[Entries with parts and joints]
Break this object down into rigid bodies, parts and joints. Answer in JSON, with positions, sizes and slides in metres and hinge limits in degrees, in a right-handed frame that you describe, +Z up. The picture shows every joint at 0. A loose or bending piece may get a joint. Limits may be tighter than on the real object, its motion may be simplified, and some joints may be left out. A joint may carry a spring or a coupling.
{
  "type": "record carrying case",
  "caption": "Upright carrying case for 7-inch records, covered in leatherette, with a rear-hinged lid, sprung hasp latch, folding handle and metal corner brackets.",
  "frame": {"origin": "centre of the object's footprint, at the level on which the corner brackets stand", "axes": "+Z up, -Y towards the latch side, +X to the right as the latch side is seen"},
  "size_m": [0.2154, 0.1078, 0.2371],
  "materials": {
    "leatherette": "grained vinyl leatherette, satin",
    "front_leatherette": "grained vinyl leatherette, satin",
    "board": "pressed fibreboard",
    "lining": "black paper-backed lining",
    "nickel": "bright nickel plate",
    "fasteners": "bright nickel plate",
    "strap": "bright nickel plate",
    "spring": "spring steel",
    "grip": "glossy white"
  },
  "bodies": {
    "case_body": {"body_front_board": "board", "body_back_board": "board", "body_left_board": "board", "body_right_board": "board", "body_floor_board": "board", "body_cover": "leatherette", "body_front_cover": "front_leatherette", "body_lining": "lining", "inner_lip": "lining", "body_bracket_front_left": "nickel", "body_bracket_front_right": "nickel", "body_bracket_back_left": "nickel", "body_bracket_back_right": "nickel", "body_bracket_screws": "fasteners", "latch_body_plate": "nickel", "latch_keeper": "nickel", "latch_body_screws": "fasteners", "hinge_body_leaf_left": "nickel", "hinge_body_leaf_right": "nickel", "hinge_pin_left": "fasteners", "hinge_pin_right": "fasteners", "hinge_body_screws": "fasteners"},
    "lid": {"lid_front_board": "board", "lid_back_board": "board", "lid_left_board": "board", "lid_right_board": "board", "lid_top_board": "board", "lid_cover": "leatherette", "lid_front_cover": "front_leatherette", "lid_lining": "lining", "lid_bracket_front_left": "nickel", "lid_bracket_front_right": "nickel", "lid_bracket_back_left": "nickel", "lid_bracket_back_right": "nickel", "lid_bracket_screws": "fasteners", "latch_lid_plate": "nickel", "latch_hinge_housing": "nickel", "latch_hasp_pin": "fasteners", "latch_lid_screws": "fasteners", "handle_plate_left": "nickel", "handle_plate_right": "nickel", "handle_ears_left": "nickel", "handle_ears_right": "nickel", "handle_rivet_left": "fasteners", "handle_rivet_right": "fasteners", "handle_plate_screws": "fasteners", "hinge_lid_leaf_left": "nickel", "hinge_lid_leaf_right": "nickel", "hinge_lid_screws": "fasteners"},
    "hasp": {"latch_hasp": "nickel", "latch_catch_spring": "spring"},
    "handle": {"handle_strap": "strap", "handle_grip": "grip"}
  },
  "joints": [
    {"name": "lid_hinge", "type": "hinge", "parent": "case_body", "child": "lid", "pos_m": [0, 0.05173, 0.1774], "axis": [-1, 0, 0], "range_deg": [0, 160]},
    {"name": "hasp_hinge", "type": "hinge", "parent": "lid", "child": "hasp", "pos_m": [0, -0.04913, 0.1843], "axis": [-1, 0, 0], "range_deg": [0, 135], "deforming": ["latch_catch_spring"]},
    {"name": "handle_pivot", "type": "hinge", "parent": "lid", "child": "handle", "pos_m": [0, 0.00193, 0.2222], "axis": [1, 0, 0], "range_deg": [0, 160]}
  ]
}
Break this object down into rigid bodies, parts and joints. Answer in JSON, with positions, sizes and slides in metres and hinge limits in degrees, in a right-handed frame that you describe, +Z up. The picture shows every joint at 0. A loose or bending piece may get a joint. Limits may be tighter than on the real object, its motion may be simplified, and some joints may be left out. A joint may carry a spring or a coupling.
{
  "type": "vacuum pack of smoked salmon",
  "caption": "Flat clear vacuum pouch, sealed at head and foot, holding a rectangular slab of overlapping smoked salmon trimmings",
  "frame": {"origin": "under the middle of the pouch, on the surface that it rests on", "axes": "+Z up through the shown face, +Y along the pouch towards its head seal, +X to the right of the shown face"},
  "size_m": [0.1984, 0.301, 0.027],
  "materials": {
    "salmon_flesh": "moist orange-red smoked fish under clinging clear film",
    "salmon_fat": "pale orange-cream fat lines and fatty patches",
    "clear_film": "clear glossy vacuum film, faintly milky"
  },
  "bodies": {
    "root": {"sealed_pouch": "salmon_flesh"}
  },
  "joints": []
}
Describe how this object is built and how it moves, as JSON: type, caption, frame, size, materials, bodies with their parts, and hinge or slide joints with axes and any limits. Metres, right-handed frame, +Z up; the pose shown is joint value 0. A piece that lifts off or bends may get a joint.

[REQUEST] From the listing above, reproduce all the lines exactly.

[RESPONSE TO THIS TASK]
Break this object down into rigid bodies, parts and joints. Answer in JSON, with positions, sizes and slides in metres and hinge limits in degrees, in a right-handed frame that you describe, +Z up. The picture shows every joint at 0. A loose or bending piece may get a joint. Limits may be tighter than on the real object, its motion may be simplified, and some joints may be left out. A joint may carry a spring or a coupling.
{
  "type": "record carrying case",
  "caption": "Upright carrying case for 7-inch records, covered in leatherette, with a rear-hinged lid, sprung hasp latch, folding handle and metal corner brackets.",
  "frame": {"origin": "centre of the object's footprint, at the level on which the corner brackets stand", "axes": "+Z up, -Y towards the latch side, +X to the right as the latch side is seen"},
  "size_m": [0.2154, 0.1078, 0.2371],
  "materials": {
    "leatherette": "grained vinyl leatherette, satin",
    "front_leatherette": "grained vinyl leatherette, satin",
    "board": "pressed fibreboard",
    "lining": "black paper-backed lining",
    "nickel": "bright nickel plate",
    "fasteners": "bright nickel plate",
    "strap": "bright nickel plate",
    "spring": "spring steel",
    "grip": "glossy white"
  },
  "bodies": {
    "case_body": {"body_front_board": "board", "body_back_board": "board", "body_left_board": "board", "body_right_board": "board", "body_floor_board": "board", "body_cover": "leatherette", "body_front_cover": "front_leatherette", "body_lining": "lining", "inner_lip": "lining", "body_bracket_front_left": "nickel", "body_bracket_front_right": "nickel", "body_bracket_back_left": "nickel", "body_bracket_back_right": "nickel", "body_bracket_screws": "fasteners", "latch_body_plate": "nickel", "latch_keeper": "nickel", "latch_body_screws": "fasteners", "hinge_body_leaf_left": "nickel", "hinge_body_leaf_right": "nickel", "hinge_pin_left": "fasteners", "hinge_pin_right": "fasteners", "hinge_body_screws": "fasteners"},
    "lid": {"lid_front_board": "board", "lid_back_board": "board", "lid_left_board": "board", "lid_right_board": "board", "lid_top_board": "board", "lid_cover": "leatherette", "lid_front_cover": "front_leatherette", "lid_lining": "lining", "lid_bracket_front_left": "nickel", "lid_bracket_front_right": "nickel", "lid_bracket_back_left": "nickel", "lid_bracket_back_right": "nickel", "lid_bracket_screws": "fasteners", "latch_lid_plate": "nickel", "latch_hinge_housing": "nickel", "latch_hasp_pin": "fasteners", "latch_lid_screws": "fasteners", "handle_plate_left": "nickel", "handle_plate_right": "nickel", "handle_ears_left": "nickel", "handle_ears_right": "nickel", "handle_rivet_left": "fasteners", "handle_rivet_right": "fasteners", "handle_plate_screws": "fasteners", "hinge_lid_leaf_left": "nickel", "hinge_lid_leaf_right": "nickel", "hinge_lid_screws": "fasteners"},
    "hasp": {"latch_hasp": "nickel", "latch_catch_spring": "spring"},
    "handle": {"handle_strap": "strap", "handle_grip": "grip"}
  },
  "joints": [
    {"name": "lid_hinge", "type": "hinge", "parent": "case_body", "child": "lid", "pos_m": [0, 0.05173, 0.1774], "axis": [-1, 0, 0], "range_deg": [0, 160]},
    {"name": "hasp_hinge", "type": "hinge", "parent": "lid", "child": "hasp", "pos_m": [0, -0.04913, 0.1843], "axis": [-1, 0, 0], "range_deg": [0, 135], "deforming": ["latch_catch_spring"]},
    {"name": "handle_pivot", "type": "hinge", "parent": "lid", "child": "handle", "pos_m": [0, 0.00193, 0.2222], "axis": [1, 0, 0], "range_deg": [0, 160]}
  ]
}
Break this object down into rigid bodies, parts and joints. Answer in JSON, with positions, sizes and slides in metres and hinge limits in degrees, in a right-handed frame that you describe, +Z up. The picture shows every joint at 0. A loose or bending piece may get a joint. Limits may be tighter than on the real object, its motion may be simplified, and some joints may be left out. A joint may carry a spring or a coupling.
{
  "type": "vacuum pack of smoked salmon",
  "caption": "Flat clear vacuum pouch, sealed at head and foot, holding a rectangular slab of overlapping smoked salmon trimmings",
  "frame": {"origin": "under the middle of the pouch, on the surface that it rests on", "axes": "+Z up through the shown face, +Y along the pouch towards its head seal, +X to the right of the shown face"},
  "size_m": [0.1984, 0.301, 0.027],
  "materials": {
    "salmon_flesh": "moist orange-red smoked fish under clinging clear film",
    "salmon_fat": "pale orange-cream fat lines and fatty patches",
    "clear_film": "clear glossy vacuum film, faintly milky"
  },
  "bodies": {
    "root": {"sealed_pouch": "salmon_flesh"}
  },
  "joints": []
}
Describe how this object is built and how it moves, as JSON: type, caption, frame, size, materials, bodies with their parts, and hinge or slide joints with axes and any limits. Metres, right-handed frame, +Z up; the pose shown is joint value 0. A piece that lifts off or bends may get a joint.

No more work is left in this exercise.